→ **Stated problem**
Copy out, exactly and without additions, the lines from the one that contains "place() motor_pulley();" to the one that contains "# The frame", both ends included.
━━━ Recorded data ━━━
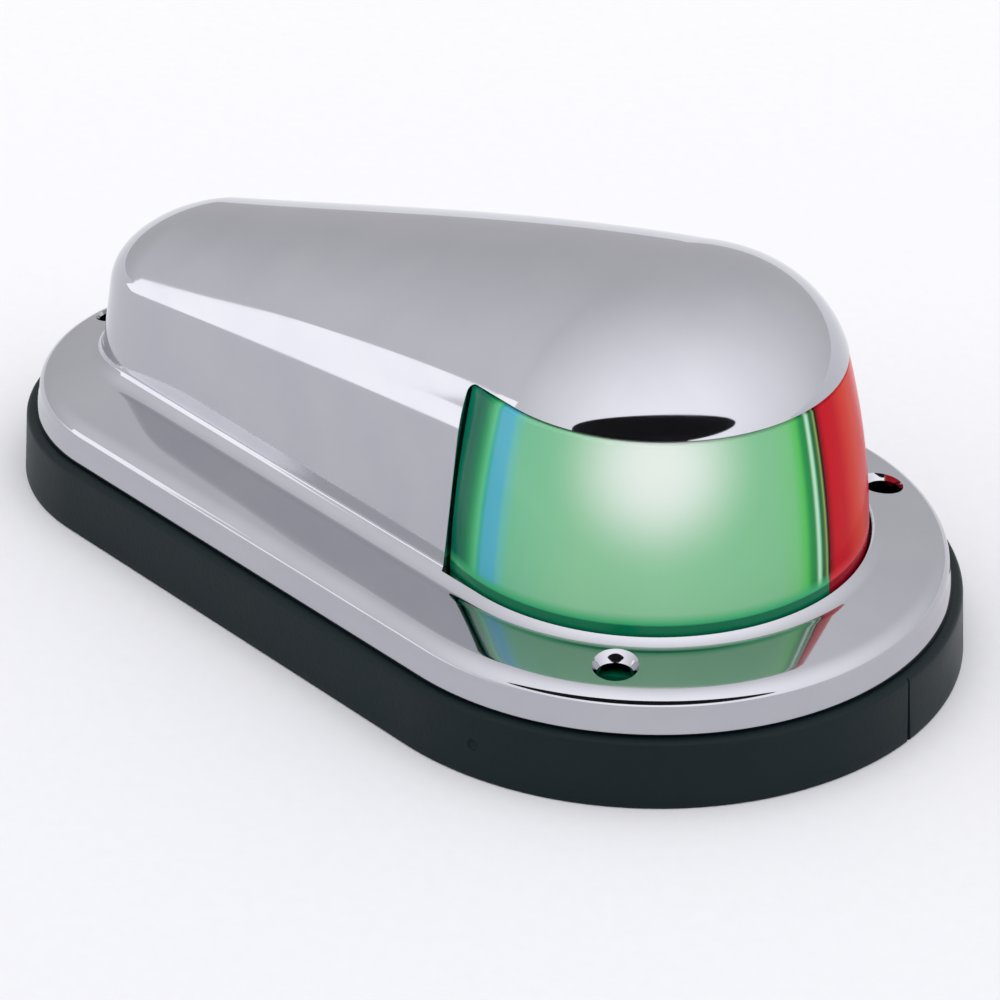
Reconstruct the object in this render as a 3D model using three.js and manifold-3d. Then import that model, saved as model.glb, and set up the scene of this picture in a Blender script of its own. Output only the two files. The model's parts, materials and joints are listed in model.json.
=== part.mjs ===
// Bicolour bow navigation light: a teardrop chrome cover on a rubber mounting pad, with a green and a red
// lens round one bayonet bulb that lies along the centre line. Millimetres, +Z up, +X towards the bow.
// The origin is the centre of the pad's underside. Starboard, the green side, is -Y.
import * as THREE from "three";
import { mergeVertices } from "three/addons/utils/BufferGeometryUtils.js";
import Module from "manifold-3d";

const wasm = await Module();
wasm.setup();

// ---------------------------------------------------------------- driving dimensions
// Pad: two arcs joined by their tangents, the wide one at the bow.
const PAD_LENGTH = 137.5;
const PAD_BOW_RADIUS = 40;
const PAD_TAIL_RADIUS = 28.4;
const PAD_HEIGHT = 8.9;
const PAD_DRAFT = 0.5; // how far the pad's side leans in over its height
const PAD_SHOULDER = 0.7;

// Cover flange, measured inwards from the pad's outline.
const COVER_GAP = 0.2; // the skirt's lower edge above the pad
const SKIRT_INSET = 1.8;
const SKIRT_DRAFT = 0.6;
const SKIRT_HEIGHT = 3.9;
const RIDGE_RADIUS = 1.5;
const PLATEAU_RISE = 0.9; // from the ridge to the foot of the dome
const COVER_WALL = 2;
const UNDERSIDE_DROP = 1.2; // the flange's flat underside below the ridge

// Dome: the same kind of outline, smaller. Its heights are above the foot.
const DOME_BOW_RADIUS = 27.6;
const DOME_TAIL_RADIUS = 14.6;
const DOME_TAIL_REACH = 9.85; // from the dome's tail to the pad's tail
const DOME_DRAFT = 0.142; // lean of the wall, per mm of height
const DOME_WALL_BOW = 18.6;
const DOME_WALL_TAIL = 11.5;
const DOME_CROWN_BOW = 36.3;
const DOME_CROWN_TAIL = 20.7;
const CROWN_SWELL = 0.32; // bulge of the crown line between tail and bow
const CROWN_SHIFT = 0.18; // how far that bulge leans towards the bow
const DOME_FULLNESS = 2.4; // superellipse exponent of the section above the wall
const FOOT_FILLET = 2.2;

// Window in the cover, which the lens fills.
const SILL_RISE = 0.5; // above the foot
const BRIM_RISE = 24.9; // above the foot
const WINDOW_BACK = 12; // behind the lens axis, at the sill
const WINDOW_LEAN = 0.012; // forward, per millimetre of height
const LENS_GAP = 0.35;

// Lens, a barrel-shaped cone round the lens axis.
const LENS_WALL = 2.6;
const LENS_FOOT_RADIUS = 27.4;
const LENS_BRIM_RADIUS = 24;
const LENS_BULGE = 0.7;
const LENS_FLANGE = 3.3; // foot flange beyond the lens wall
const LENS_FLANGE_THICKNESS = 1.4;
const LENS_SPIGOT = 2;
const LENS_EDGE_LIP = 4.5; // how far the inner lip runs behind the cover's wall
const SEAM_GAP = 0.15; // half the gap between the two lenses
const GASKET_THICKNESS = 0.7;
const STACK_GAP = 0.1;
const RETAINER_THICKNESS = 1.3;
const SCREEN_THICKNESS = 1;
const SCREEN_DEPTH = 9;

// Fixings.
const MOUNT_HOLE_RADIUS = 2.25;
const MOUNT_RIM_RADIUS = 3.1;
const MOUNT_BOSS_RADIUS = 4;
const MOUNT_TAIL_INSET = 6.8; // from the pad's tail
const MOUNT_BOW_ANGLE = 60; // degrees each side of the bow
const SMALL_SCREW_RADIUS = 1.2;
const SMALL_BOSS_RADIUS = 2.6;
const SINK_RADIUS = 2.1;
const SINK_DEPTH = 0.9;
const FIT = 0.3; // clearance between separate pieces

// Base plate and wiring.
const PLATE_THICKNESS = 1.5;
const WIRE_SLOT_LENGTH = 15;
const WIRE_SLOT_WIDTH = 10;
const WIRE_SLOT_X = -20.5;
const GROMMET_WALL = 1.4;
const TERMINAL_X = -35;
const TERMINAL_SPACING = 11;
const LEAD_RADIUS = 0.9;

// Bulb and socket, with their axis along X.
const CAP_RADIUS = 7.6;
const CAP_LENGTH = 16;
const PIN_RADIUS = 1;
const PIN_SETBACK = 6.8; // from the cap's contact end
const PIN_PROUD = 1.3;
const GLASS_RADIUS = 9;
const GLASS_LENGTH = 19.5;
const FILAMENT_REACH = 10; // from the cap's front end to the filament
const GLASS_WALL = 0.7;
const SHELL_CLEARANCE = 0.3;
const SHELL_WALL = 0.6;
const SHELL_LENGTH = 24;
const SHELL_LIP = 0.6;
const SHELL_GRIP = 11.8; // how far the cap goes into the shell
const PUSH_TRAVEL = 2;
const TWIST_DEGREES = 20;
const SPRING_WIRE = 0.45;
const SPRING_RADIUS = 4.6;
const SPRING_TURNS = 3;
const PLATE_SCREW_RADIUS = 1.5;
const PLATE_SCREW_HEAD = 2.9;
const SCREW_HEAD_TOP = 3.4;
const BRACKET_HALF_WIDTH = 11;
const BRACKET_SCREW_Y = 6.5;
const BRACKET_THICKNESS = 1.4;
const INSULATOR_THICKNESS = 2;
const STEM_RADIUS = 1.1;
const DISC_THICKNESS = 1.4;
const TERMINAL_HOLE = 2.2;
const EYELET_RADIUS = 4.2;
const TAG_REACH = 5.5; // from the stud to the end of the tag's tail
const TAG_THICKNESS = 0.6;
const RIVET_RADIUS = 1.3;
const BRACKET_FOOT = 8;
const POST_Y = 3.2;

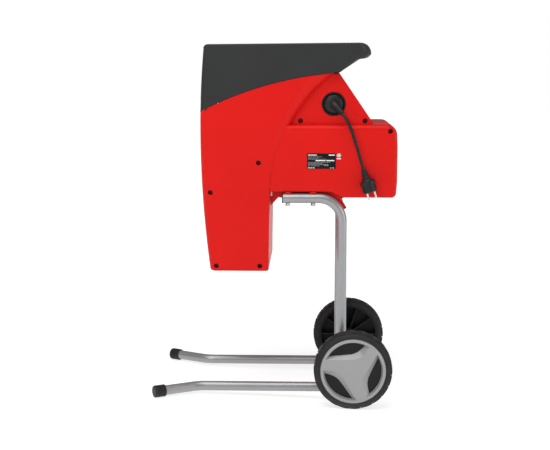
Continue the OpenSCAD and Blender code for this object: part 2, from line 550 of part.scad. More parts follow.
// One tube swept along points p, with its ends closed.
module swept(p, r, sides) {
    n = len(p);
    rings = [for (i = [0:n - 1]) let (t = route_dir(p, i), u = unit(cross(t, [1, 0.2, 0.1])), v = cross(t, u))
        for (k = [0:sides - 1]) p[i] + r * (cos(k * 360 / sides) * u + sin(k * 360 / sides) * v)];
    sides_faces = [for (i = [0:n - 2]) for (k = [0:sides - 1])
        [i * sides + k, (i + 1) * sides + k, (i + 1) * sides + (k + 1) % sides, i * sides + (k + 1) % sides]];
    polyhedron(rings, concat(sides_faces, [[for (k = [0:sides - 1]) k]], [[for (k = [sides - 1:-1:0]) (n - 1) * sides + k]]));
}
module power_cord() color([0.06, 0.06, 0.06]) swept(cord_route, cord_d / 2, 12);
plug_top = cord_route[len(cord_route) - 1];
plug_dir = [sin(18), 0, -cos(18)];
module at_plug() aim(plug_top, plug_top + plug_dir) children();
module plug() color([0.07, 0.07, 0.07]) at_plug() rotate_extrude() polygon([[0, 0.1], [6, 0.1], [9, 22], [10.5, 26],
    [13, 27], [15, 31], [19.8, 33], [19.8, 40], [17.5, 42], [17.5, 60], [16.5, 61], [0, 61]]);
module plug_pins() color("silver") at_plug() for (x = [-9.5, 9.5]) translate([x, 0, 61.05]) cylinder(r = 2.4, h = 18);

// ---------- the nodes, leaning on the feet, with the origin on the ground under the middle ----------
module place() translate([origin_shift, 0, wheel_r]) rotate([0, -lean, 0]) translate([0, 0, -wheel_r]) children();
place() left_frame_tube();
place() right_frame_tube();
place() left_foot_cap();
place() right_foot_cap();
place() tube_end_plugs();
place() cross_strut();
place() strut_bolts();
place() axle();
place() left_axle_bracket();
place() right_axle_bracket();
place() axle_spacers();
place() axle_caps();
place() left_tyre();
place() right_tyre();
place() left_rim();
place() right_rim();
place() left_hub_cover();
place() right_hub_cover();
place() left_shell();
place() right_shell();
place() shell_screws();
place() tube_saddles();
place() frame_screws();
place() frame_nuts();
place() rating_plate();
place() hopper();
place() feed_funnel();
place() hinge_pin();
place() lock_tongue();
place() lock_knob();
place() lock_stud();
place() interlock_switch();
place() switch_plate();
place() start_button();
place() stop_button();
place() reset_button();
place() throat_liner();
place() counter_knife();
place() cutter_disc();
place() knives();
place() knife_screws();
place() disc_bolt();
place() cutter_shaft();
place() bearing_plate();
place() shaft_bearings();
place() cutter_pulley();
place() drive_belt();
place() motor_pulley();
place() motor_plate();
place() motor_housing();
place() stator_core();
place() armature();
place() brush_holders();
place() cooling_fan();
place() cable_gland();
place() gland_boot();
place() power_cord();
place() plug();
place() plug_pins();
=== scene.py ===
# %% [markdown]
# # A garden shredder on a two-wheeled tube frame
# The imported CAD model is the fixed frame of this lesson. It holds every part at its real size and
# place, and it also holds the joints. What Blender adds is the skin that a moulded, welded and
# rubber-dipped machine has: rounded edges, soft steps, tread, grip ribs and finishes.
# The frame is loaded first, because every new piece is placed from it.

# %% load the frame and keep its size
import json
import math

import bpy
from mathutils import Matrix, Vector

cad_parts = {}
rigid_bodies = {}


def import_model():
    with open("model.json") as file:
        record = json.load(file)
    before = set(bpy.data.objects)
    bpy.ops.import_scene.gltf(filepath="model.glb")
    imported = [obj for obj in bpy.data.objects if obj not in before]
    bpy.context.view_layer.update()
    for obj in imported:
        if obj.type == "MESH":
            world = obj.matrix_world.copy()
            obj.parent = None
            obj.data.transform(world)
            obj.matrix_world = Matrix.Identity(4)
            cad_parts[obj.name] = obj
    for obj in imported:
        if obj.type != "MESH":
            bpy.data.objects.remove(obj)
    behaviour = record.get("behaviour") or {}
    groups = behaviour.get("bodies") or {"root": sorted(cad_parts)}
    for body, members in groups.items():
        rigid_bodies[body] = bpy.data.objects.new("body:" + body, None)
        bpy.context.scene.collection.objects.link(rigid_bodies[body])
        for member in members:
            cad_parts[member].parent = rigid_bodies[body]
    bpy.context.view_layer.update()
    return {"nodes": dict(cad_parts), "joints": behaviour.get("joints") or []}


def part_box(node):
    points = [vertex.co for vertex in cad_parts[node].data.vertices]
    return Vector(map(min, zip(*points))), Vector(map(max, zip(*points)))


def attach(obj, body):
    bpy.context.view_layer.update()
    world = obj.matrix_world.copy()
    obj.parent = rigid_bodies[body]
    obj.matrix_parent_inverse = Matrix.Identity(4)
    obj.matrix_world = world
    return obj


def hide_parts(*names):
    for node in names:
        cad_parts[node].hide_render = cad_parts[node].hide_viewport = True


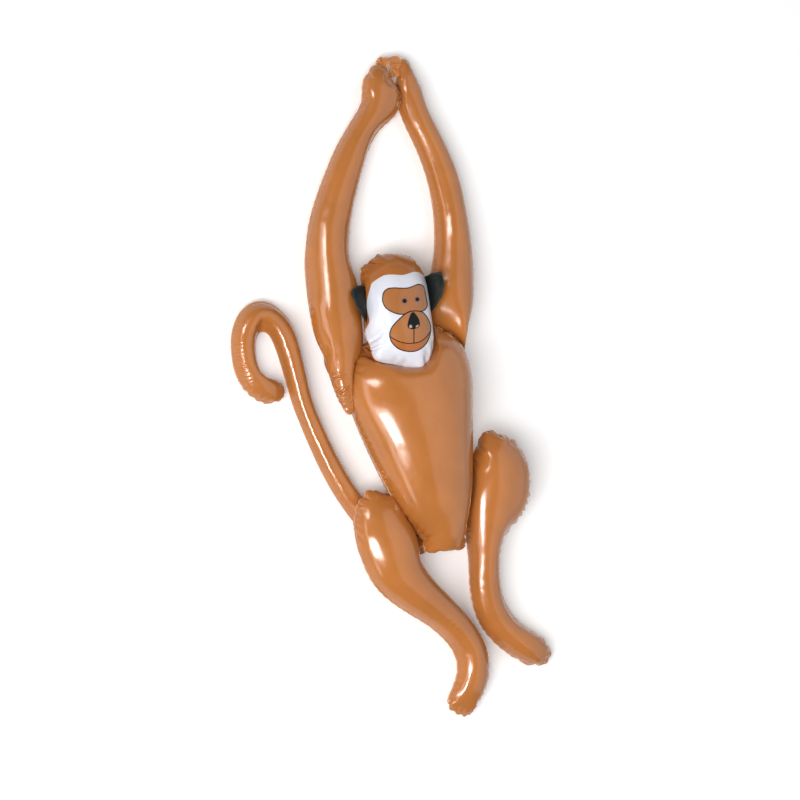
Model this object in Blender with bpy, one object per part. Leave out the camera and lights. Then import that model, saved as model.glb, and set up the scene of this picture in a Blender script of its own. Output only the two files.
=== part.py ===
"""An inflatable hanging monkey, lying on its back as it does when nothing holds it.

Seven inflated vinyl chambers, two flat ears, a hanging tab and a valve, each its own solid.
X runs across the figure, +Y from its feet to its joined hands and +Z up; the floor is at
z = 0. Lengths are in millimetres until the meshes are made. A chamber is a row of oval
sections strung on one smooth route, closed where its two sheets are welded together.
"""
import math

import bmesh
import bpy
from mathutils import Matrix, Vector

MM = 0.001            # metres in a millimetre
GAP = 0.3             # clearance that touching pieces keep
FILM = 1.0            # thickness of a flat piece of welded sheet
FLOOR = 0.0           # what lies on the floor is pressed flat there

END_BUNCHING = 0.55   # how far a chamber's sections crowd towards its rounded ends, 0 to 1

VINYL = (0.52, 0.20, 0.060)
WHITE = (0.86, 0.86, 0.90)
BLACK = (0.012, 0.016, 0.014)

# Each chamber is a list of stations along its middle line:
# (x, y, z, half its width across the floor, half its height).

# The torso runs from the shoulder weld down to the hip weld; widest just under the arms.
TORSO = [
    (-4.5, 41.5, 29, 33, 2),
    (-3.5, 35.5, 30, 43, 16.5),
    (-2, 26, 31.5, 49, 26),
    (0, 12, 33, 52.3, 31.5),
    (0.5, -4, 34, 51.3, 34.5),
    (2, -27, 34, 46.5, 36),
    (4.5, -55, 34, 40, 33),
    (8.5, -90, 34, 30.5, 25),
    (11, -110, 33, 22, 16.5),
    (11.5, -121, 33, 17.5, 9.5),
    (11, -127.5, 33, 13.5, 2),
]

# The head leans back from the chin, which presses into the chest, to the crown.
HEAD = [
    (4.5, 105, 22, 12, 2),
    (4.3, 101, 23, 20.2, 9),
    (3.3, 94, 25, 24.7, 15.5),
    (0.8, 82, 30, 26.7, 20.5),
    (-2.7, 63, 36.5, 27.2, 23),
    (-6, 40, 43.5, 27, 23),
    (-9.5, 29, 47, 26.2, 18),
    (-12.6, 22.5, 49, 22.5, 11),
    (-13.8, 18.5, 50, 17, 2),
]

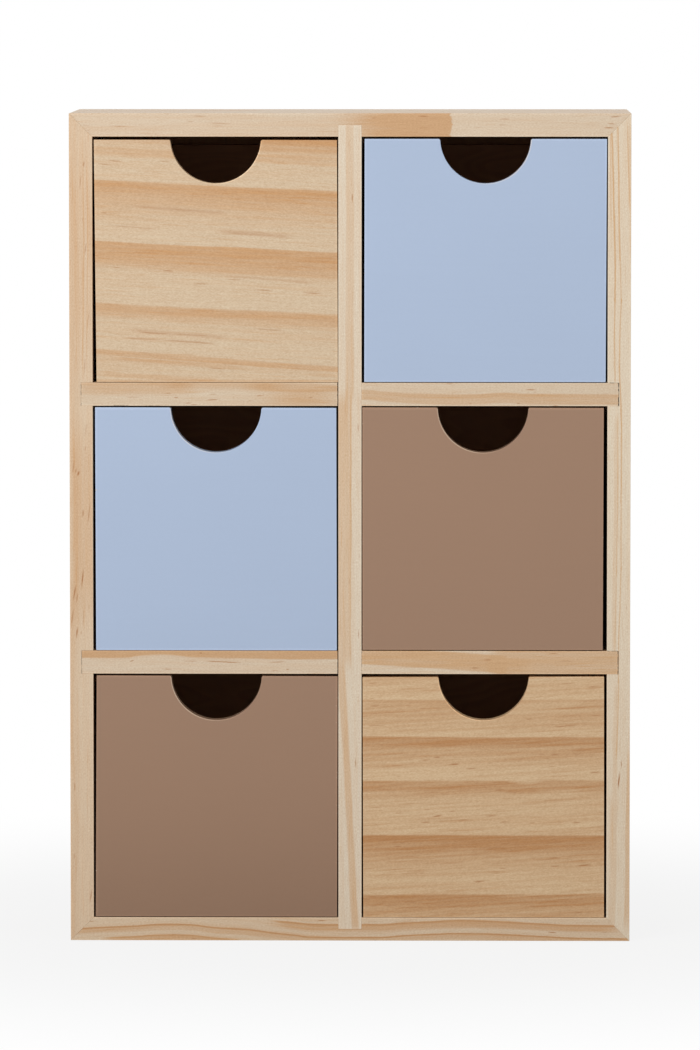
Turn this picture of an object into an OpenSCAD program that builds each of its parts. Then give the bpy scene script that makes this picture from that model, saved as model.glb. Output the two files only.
━━━
→ **Output of the exercise**
place() motor_pulley();
place() motor_plate();
place() motor_housing();
place() stator_core();
place() armature();
place() brush_holders();
place() cooling_fan();
place() cable_gland();
place() gland_boot();
place() power_cord();
place() plug();
place() plug_pins();
=== scene.py ===
# %% [markdown]
# # A garden shredder on a two-wheeled tube frame
# The imported CAD model is the fixed frame of this lesson. It holds every part at its real size and
# place, and it also holds the joints. What Blender adds is the skin that a moulded, welded and
# rubber-dipped machine has: rounded edges, soft steps, tread, grip ribs and finishes.
# The frame is loaded first, because every new piece is placed from it.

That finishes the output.